Ten years of adventure, laughter, love and tears. It has been quite the rollercoaster indeed.   Graduating from university, shooting documentaries, tv/online commercials and virtual reality projects and documentary photography work around the world, whilst hugging with cheetahs, standing eye to eye with leopards, elephants and wolves, combined with a lot of hiking, running, climbing and flying (and nearly crashing) while looking through the lens of over a dozen different film and photography cameras, has been amazing to say the least. Getting unexpectedly hit by sandstorms, snowstorms unable to pinpoint where we were, not even knowing if we’d ever even get out while nearly freezing to death, has been a part of my life and I have loved and hated (in a good way) every moment of it.
Working with children in the slums of some of the cities in Africa and documenting the lives of a nomadic tribe in the South east of Turkey, while traveling on foot alongside the riverbeds of the Euphrates and Tigris rivers —where we nearly drowned, I might add— into Syria, Iraq, Iran and back into Turkey, has been a highlight moment for me personally (although I think I could have done without all the food poisoning, snakes and giant spiders, maybe :) ). These are places where you look at history and history looks right back at you. It makes you feel incredibly small and insignificant. And I have been very grateful for that.

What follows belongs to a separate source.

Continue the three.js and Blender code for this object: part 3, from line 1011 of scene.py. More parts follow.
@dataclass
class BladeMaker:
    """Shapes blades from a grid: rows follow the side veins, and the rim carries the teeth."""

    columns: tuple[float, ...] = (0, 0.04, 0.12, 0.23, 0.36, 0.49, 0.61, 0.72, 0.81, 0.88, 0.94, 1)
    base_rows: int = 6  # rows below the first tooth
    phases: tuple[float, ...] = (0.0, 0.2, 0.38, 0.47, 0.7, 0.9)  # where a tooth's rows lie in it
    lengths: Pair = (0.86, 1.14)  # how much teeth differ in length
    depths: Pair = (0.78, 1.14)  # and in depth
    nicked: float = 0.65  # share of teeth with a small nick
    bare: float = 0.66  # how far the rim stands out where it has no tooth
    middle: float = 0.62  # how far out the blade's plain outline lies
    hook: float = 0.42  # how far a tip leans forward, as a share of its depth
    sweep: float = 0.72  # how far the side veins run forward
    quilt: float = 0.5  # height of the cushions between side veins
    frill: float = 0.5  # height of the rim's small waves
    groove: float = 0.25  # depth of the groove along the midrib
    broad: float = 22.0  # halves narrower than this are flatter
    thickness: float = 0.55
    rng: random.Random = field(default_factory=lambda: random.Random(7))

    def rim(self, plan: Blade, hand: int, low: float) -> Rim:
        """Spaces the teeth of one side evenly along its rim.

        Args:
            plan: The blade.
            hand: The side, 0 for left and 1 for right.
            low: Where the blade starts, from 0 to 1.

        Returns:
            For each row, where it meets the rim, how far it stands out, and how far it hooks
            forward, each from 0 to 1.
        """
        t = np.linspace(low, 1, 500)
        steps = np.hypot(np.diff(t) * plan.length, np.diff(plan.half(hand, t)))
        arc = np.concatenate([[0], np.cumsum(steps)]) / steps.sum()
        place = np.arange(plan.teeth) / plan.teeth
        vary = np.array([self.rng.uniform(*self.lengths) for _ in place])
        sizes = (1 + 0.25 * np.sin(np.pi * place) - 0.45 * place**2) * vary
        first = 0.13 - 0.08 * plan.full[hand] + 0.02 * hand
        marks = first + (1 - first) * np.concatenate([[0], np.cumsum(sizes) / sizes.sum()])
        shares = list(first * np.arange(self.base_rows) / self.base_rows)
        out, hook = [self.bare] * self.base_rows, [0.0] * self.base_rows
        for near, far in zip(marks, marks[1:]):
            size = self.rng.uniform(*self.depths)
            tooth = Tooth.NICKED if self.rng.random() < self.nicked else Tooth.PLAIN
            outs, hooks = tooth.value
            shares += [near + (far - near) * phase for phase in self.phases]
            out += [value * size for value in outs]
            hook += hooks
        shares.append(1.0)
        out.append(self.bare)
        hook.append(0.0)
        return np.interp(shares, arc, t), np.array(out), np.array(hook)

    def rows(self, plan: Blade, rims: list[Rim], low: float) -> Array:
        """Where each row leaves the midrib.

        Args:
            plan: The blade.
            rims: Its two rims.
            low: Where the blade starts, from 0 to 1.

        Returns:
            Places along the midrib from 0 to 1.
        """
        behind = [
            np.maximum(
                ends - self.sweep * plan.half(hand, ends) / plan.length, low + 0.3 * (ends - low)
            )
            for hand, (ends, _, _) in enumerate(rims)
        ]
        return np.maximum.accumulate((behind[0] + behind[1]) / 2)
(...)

On my travels I have seen climate change first hand. From islands that were completely submerged in water due to rising sea levels, dead corals due to warming temperatures, extreme drought and lack of snow when there should be an abundant amount of it. All this is always very troubling to see. More than I can put in words.
I became an uncle of a lovely girl named Alena and both family and friends got engaged, married, divorced while others had children. Some people passed away. It is all part of life. All the people I have met and worked with around the world in the last ten years have become a part of me along the way, never leaving my heart. With most we stayed in touch, either professionally, socially or both. And with others we did not. That is life, too.

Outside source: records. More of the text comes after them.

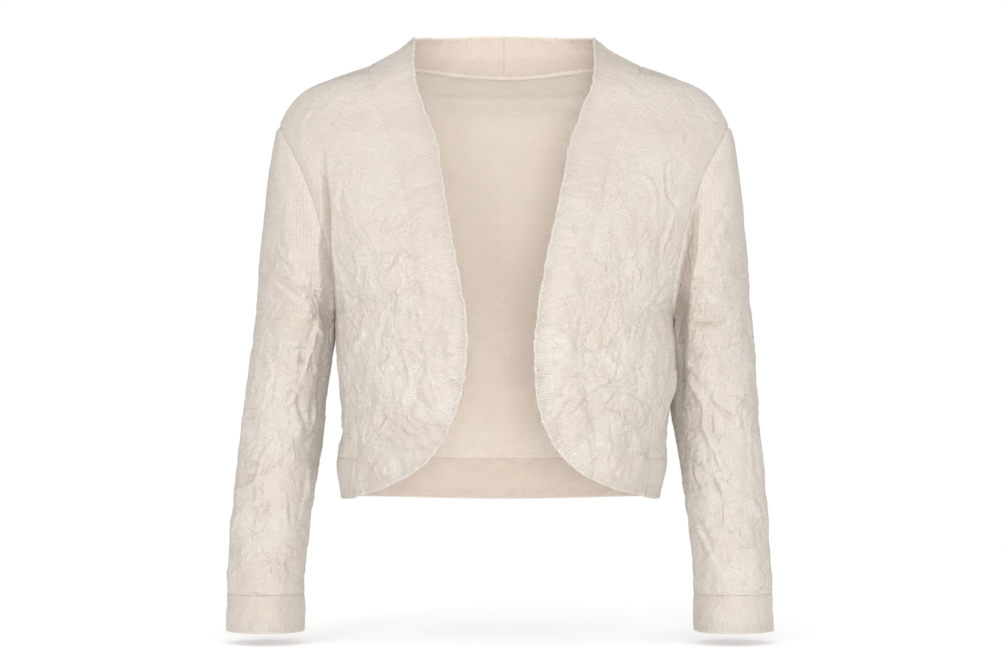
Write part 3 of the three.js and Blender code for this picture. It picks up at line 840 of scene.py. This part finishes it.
def armhole_depth(side, z):
    """How deep the armhole's seam lies: hardly at all at the top of the wearer's right shoulder."""
    depth = {"left": 0.22, "right": 0.02}[side] + 0.2 * smoothstep(-z, 170, 200)
    return depth * (1 - smoothstep(-z, 205, 224)) + 0.25 * smoothstep(UNDERARM_Z - z, 0, 20)


def raised(middle, facing, height):
    return middle + facing * height[..., None]


def fill_armhole(middle, away, side):
    """Brings the cloth forward beside the upper half of an armhole, so that it flows on into the sleeve."""
    z = middle[..., 2]
    upper = plateau(-z, 55, 95, 140, 205)
    front = smoothstep(-middle[..., 1], 10, 40)
    middle[..., 1] -= ARMHOLE_FILL[side] * upper * front * bell(away, 15)


# The fold between a front and its sleeve: its crisp side next to the front, its width and its depth.
ARMPIT_FOLD = {
    "right": Table(
        "z x width depth",
        [-66, 168, 5, 0],
        [-88, 165.5, 6, 3.2],
        [-102, 164, 7, 6],
        [-121, 161, 9, 11],
        [-135, 160, 10, 13],
        [-150, 160, 11, 15],
        [-165, 160, 13, 18],
        [-180, 158.8, 14, 22],
        [-205, 157, 15, 26],
        [-235, 157.5, 14, 24],
        [-270, 157, 12, 14],
        [-310, 157, 12, 0],
    ),
    "left": Table(
        "z x width depth",
        [-106, 181, 7, 0],
        [-121, 178.6, 8, 5],
        [-135, 175.8, 9, 10],
        [-149, 172, 10, 15],
        [-163, 170, 12, 20],
        [-178, 167.2, 13, 24],
        [-192, 164.4, 13, 26],
        [-206, 162.5, 13, 26],
        [-220, 161, 13, 26],
        [-245, 160.5, 13, 22],
        [-280, 160, 12, 12],
        [-315, 160, 12, 0],
    ),
}


def sink_into_fold(middle, side):
    """Sinks the cloth into the fold between a front and its sleeve."""
    fold, z = ARMPIT_FOLD[side], middle[..., 2]
    away = SIGN[side] * middle[..., 0] - fold.x(z)
    wall = smoothstep(away, -0.7, 1.9) * np.clip(1 - away / fold.width(z), 0, 1)
    middle[..., 1] += fold.depth(z) * wall * smoothstep(-middle[..., 1], 8, 30)


def make_back():
    z = even_heights(NECK_Z + UNDER, HEM_SEAM_Z - UNDER, BACK_LINE, True, BACK_ROWS)
    edge = outer_turn(z, True)
    turn = even_turns(z, -edge, edge, BACK_COLUMNS)
    height = z[:, None] + neck_rise(turn) * smoothstep(z, -40, NECK_Z)[:, None]
    plain, facing = body_point(turn, height), body_facing(turn, height)
    down = lengths_along(body_point(BACK_LINE, z), 0)[:, None] + 0 * turn
    relief = body_relief(turn, height)
    for side, sign in SIGN.items():
        relief = sewn(relief, distance_to(plain, outer_line(True, sign)), down, side, height)
    from_neck, from_hem = z[:, None] - NECK_Z, z[:, None] - HEM_SEAM_Z
    relief -= 0.3 * bell(from_neck, 3) + 0.4 * bell(from_hem, 2.5)
    u = lengths_along(plain, 1)
    uv = np.stack([u - u[:, -1:] / 2, -down], -1)
    ridge = 0.7 * bell(from_neck + 1.5, 0.9) + 0.6 * bell(from_hem - 1.8, 1.1) + 0 * turn
    return shell("back_cloth", raised(plain, facing, relief), facing, CLOTH, uv, ridge=ridge)


def make_front(side):
    sign = SIGN[side]
    top, bottom = BAND.seam_z(FRONT_FIRST), BAND.seam_z(FRONT_LAST)
    z = even_heights(top, bottom, FRONT_LINE, False, FRONT_ROWS)
    inner = seam_x(station_of_height(z), side) - UNDER
    turn = sign * front_turns(z, outer_turn(z, False), front_turn(inner, z))
    height = np.broadcast_to(z[:, None], turn.shape)
    plain, facing = body_point(turn, height), body_facing(turn, height)
    down = lengths_along(body_point(FRONT_LINE, z), 0)[:, None] + 0 * turn
    away = distance_to(plain, outer_line(False, sign))
    relief = sewn(body_relief(turn, height), away, down, side, height)
    fill_armhole(plain, away, side)
    relief += seam_dip(distance_to(plain, seam_line(side)), down + 900, BAND_SEAM_SEED, 0.08)
    u = lengths_along(plain, 1)
    uv = np.stack([u[:, -1:] - u, -down], -1)
    middle = raised(plain, facing, relief)
    sink_into_fold(middle, side)
    return shell(f"front_{side}_cloth", middle, facing, CLOTH, uv)


def neck_rise(turn):
    """How far the seam at the back of the neck lies above its middle, up to the top of each shoulder."""
    return NECK_RISE * np.sin(np.radians(2 * np.clip(turn, -90, 90))) ** 2


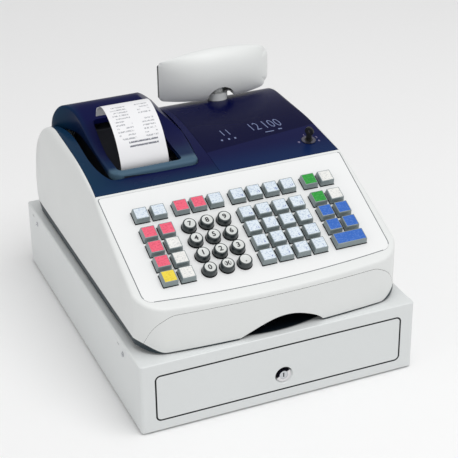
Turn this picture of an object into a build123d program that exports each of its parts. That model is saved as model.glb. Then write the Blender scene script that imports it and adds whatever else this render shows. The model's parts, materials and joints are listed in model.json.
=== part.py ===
from build123d import *
import math
import os

os.makedirs("parts", exist_ok=True)

# A ticket register: an electronic till with a receipt printer, standing on its cash drawer.
# Millimetres, +Z up, operator at -Y. The origin is on the floor under the middle of the cabinet.

# ---------------------------------------------------------------- drawer cabinet
CAB_W = 330.0
CAB_D = 423.0
CAB_H = 87.0
FOOT_H = 2.5
FOOT_R = 8.0
SHEET = 1.2
FRAME_DEPTH = 10.0
FRAME_SIDE = 17.0
FRAME_TOP = 15.0
FRAME_BOTTOM = 12.0
FRAME_EDGE_R = 4.0
FRONT_CORNER_R = 6.0
FRONT_GAP = 0.8
FRONT_THICK = 8.0
FRONT_Y = -CAB_D / 2
REAR_Y = CAB_D / 2
BOTTOM_Z = FOOT_H
INNER_X = CAB_W / 2 - SHEET
OPEN_X = CAB_W / 2 - FRAME_SIDE
OPEN_Z0 = BOTTOM_Z + FRAME_BOTTOM
OPEN_Z1 = CAB_H - FRAME_TOP

# ---------------------------------------------------------------- drawer tray and its slides
TRAY_HALF = 136.0
TRAY_REAR_Y = 168.0
TRAY_Z0 = OPEN_Z0 + 1.5
TRAY_HEIGHT = 46.0
TRAY_FRONT_Y = FRONT_Y + FRONT_THICK
FLANGE_X = OPEN_X - 2.0
FLANGE_Z = 41.0
RAIL_SHEET = 1.5
RAIL_INNER_X = 150.5
RAIL_Z0 = 10.5
TRAY_ROLLER_R = 7.0
CAB_ROLLER_R = 6.0
ROLLER_GAP = 0.3
ROLLER_W = 7.0
PIN_R = 2.0
RUN_FIT = 0.05
CAB_ROLLER_Y = -186.0

# ---------------------------------------------------------------- drawer lock and latch
LOCK_X = 3.0
LOCK_Z = 32.6
LOCK_FLANGE_R = 8.5
LOCK_BARREL_R = 7.0
LOCK_PLUG_R = 5.0
LOCK_DEPTH = 20.0
LOCK_DIMPLE_R = 11.0
LOCK_DIMPLE = 2.5
KEY_SLOT = (1.4, 5.6)
HOOK_Y = 192.0
HOOK_Z = 54.0
HOOK_RAISE = 18.0
SPRING_R = 5.5
SPRING_WIRE_R = 0.8
SPRING_X = 70.0
SPRING_Z = 36.0
SPRING_TURNS = 7

# ---------------------------------------------------------------- till insert
TILL_WALL = 2.0
TILL_CLEAR = 0.3
TILL_HEIGHT = 46.0
BAYS = 4
CUP_LENGTH = 52.0
CUP_DEPTH = 28.0
BILL_LENGTH = 168.0
BAY_DEPTH = TILL_HEIGHT - TILL_WALL
CLIP_ROD_R = 1.5
CLIP_ARM = 74.0
CLIP_DROP = 30.0
CLIP_W = 22.0
CLIP_THICK = 2.0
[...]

I also met my girlfriend, my soulmate and love of my life. At some point, she got sick. Really sick. And her illness got worse and worse, up to a point where we both thought her life would simply come to an end. But it did not. She kept on fighting her illness with medication and me by her side. Family and friends stood by, always helping. We are so grateful for that. Besides all that, it was mere dedication and perseverance for the love of life that she has. For nearly five years she was in a wheelchair and through most of it she was mainly bed bound.
But in February of 2019 she was able to leave that wheelchair behind. We went on small walks. And small walks became longer walks and in the summer we went on our first short holiday together. In December she celebrated her first Christmas with more energy than the years before during her illness. And even though she is far from better still —every little thing she does still takes its toll by the end of any given day— it certainly is better than both of us could have ever imagined, even a year ago today.
As for me, I cannot wait for what the next decade has in store. I am ready to pick up those cameras again (albeit some newer models would be nice) and to hit that road again that is fully off the beaten track into the future unknown.